One of the most well-known and serious health problems caused by noise pollution is hearing loss, although the degree of hearing impairment can vary. Whether you are affected can be determined quickly, easily and reliably by taking a hearing test carried out by experts. The hearing loss (which sometimes progresses gradually) is caused by too much noise – the cause can be either a one-off event with extreme sound peaks (for example, a firework exploding close to the ear) or continuous noise that is subjectively not perceived as being that loud, for example because you are constantly exposed to noise due to your job, such as in road construction.

Tinnitus can also be caused by such one-off or repeated sound events. In order to prevent hearing loss and other hearing damage, it is therefore absolutely necessary to follow occupational safety instructions and wear personal protective equipment. But extreme noise pollution can also occur in your free time – if you want to protect your hearing, it is best to wear appropriate hearing protection earplugs even at your favorite band’s concert.

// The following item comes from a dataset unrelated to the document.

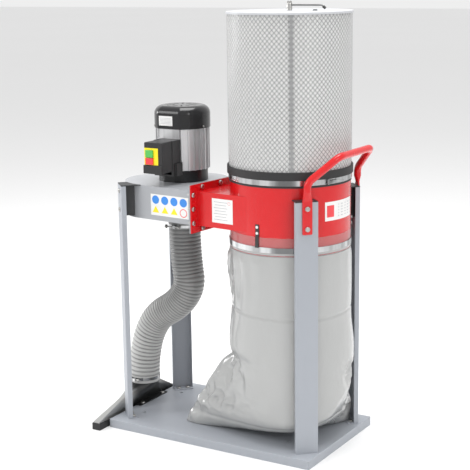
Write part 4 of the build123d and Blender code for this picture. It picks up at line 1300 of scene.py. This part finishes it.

Extra-aural effects of noise pollution

Constant noise causes constant overstimulation and strain of the hearing and brain. The consequences: lack of sleep, inner restlessness and constant stress, including all the associated negative effects on the body and psyche. Chronic stress leads to an increased release of stress hormones such as cortisol and can therefore affect blood pressure and heart rate. As a result, the development and/or progression of cardiovascular diseases such as hypertension, arteriosclerosis and heart attacks can be promoted.

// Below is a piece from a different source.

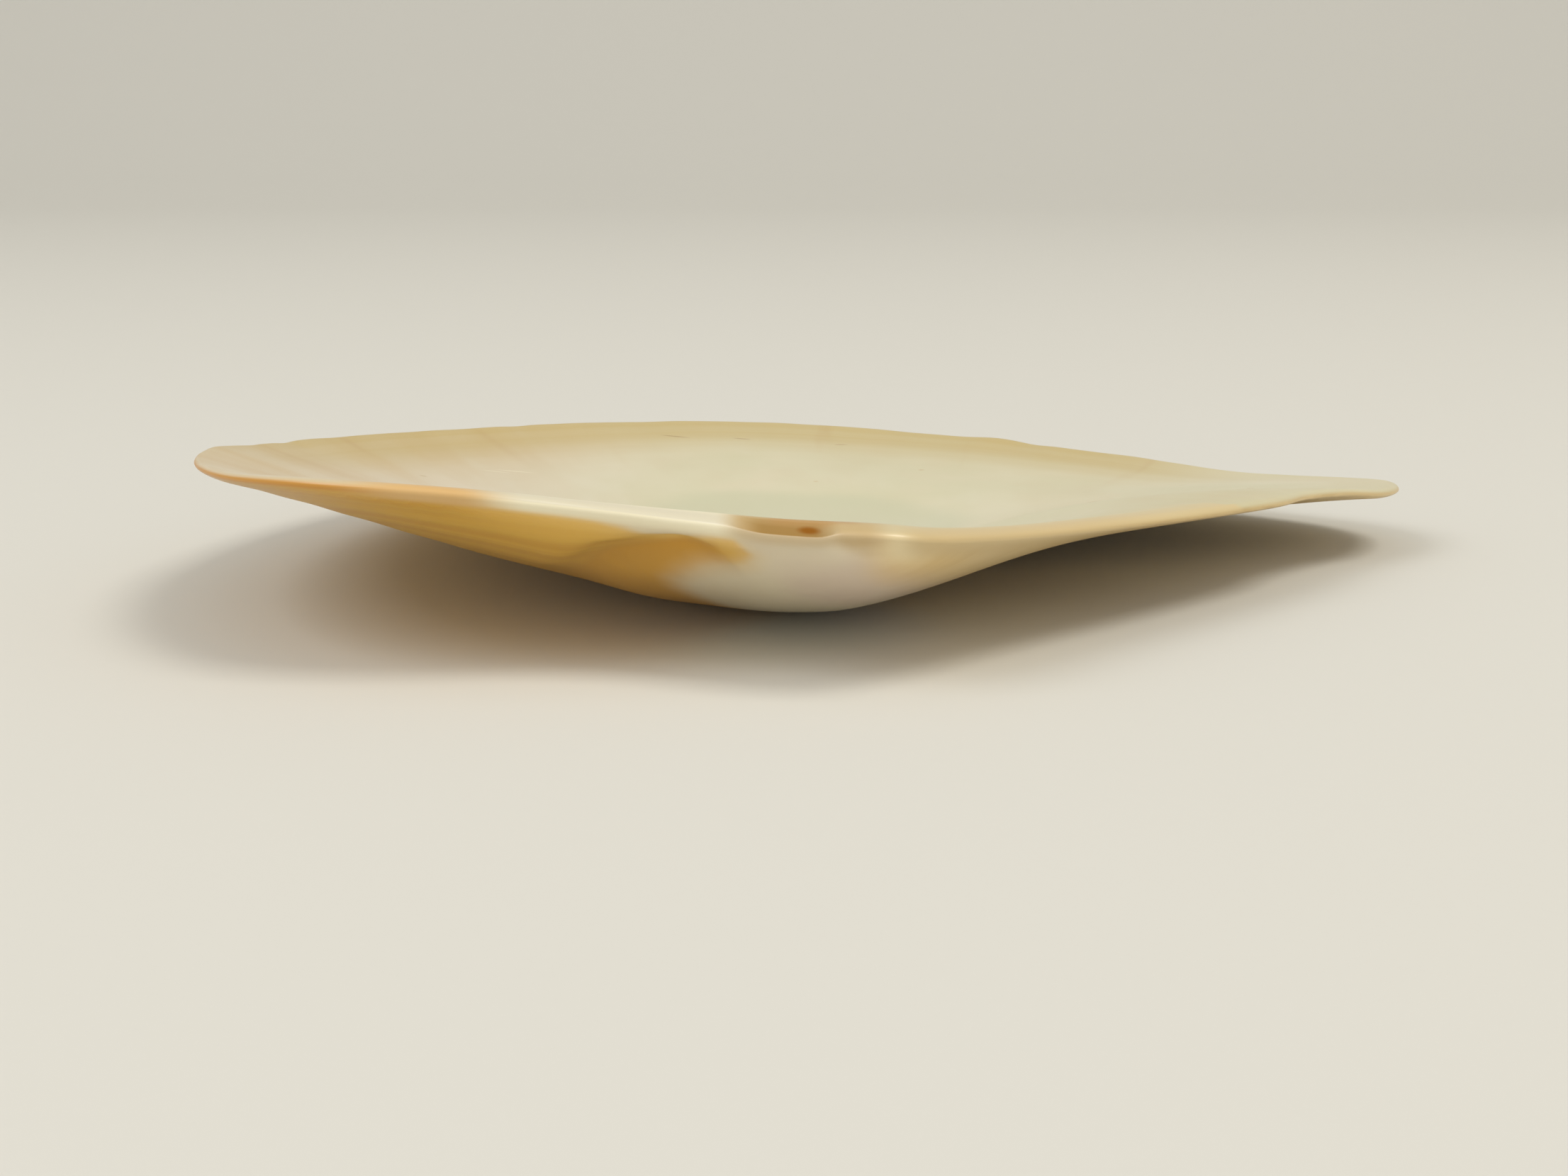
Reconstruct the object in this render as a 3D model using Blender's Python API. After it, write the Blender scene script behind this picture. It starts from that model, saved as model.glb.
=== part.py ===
"""Pearl oyster shell: one ground and polished valve, lying on its convex side.

Metres, +Z up. The origin is under the middle of the valve, on the surface it lies on. The hinge and
the umbo are on the -Y side, the wing points to +X, and the dish opens upward.
The valve grew as one piece, so it is one solid: a loft of closed rings that leave the worn resting
flat, climb the outer face, turn over the rim and come back down the inner face.
"""
import math

import bpy
import numpy as np

VALVE_LENGTH = 0.1895         # along X, the longest side
RESTING_FLAT_RADIUS = 0.0135  # the worn flat under the deepest part of the bowl
BOWL_CENTRE = (-0.0083, -0.0095)
BOWL_THICKNESS = 0.0042       # the wall in the middle of the bowl
ROUNDING = 1.15               # run of the rounded edge, in edge thicknesses
HINGE_PLATE_RISE = 0.0026     # extra thickness of the hinge plate at the umbo
HINGE_PLATE_RUN = 0.0055      # how far in from the edge the plate reaches its full thickness
HINGE_PLATE_WIDTH = 0.012     # and where it starts to thin again
HINGE_PLATE_END = 0.030       # and where it has blended into the bowl
PIT_CENTRE = (-0.0075, -0.0748)
PIT_HALF_SIZE = (0.0070, 0.0036)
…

Noise pollution also has a negative effect on mental illnesses such as depression or anxiety disorders. Chronic stress can also weaken the immune system and thereby increase susceptibility to infections and/or worsen the symptoms of existing underlying illnesses. Sudden hearing loss due to noise pollution can occur both as a direct aural effect and as a delayed stress reaction.

How can you protect yourself from noise pollution?

As mentioned above, you should ensure that you have appropriate hearing protection in all situations where you cannot avoid noise pollution. This counteracts the aural effects of noise and prevents hearing loss. But how can we protect ourselves from noise pollution that is not caused by excessively high sound levels and that we may not even consciously perceive as a burden? In other words, from ambient noise, the everyday “soundscape” that floods our brain with acoustic stimuli almost constantly?

Aids such as noise-cancelling headphones can be used to filter out noise. It is also helpful to take breaks from devices such as computers, tablets or smartphones in order to actively “switch off”. TV and radio should never be on in the background, but consumed consciously and in moderation. Yoga, meditation or other mindfulness exercises counteract sensory overload and promote conscious awareness of your own body and mind. Last but not least, a walk away from the city, perhaps even a forest bath, ensures that your hearing and brain can focus on soothing natural sounds such as birdsong, the babbling of a stream or the sound of the wind in the trees rather than on noise.

By the way: Excessive noise levels are harmful not only to people, but also to animals, whether wild animals, livestock or pets. For example, noise has a negative effect on the ability of birds to orientate themselves, which can lead to fatal accidents. For this reason, it is not only the responsibility of the individual, but also the duty of politicians and society to counteract increasing noise pollution. This can be done, for example, by setting up and expanding traffic-calmed zones and speed limits, as well as through structural measures such as the use of noise-reducing asphalt or planting greenery on buildings, which absorbs sound and thus reduces noise pollution.